Last year's winner, Hilary Mantel's Wolf Hall (Fourth Estate), has sold 485,000 copies to date, taking £4.3m through UK bookshop tills.
The hardback edition sold 225,000 copies, up 10,400% (or £2.7m in sales terms) on Mantel's previous novel, Beyond Black.
As widely reported (well, in the African press) Nobel laureate Wole Soyinka formed a political party (in Nigeria) a few weeks ago, the Democratic Front for Peoples Federation (DFPF); see, for example, Segun Balogun's report, Soyinka forms new party in Next.
In The East African John Mwazemba now writes about The writer who would be president.
I recently mentioned the new The Hindu Best Fiction Award -- and expressed my ... disappointment that it was restricted to English-written texts: translations need not apply.
The good folk at the The Hindu's Literary Review have now written to me, clarifying the situation, explaining that:
this award is only a prelude to something bigger next year when the Literary Review completes 20 years.

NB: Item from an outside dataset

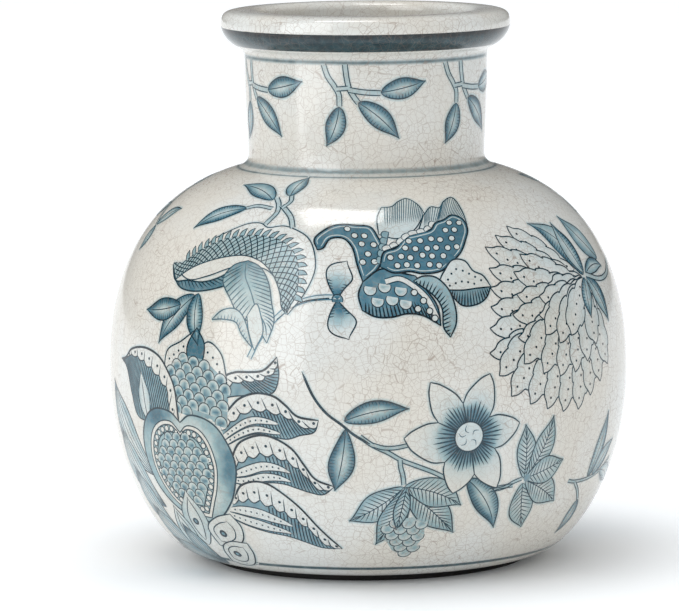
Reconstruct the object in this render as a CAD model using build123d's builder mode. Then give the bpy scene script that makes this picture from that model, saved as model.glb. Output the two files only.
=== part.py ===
"""A globular pottery vase with a short straight neck and a thick rolled lip, in millimetres.

The fired vase is a single ceramic object, made the way a potter makes it: sections that are
turned on their own, registered on small steps and luted together with slip before firing.
Every section is a solid of revolution about +Z, and the vase stands on z = 0.

From the bottom: foot_ring, lower_body, upper_body, neck_cordon, neck_collar, rolled_rim.

A point is (radius, height). A PULL is the control point that a curved wall leaves or reaches
its end towards, and a RISE is the length of such a pull along a vertical tangent.
"""

import os

from build123d import *

# Driving dimensions. Heights are measured from the surface that the vase stands on.
BELLY_RADIUS = 101.6  # widest part of the body
BELLY_HEIGHT = 75.0  # height of the widest part, where the two bowls are luted
TOTAL_HEIGHT = 215.0
WALL = 5.6  # thickness of the thrown wall at the belly
BORE_RADIUS = 41.0  # straight bore through the neck and the lip
STEP = 1.4  # depth of the registers that centre one section on the next

# Foot ring: plain bare clay, set in from the glazed edge.
FOOT_OUTER = 63.0
FOOT_INNER = 56.0
FOOT_REVEAL = 3.0  # gap between the surface below and the glazed edge
FOOT_EDGE = 0.8  # chamfer of the edges that the vase stands on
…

The Hindu Literary Review, as you are probably aware, has given a lot of space for reviews of regional literature/translations and author interviews.
But, since this is our initial venture into literary awards, we are focusing on Indian writing in English, which has seen a boom in the last few years.
We will be branching into more categories covering translations, regional languages and others in subsequent editions of the award.
Sounds good -- very good, in fact.
I'm just surprised they're not announcing that more prominently elsewhere.
Anyway, I look forward to those subsequent editions.
The complete review was founded more than eleven years ago, and the Literary Saloon -- this weblog part of the site -- opened its doors exactly eight years ago today.
Thanks for your continued patronage; I'll do my best to keep the ... literary spirits flowing.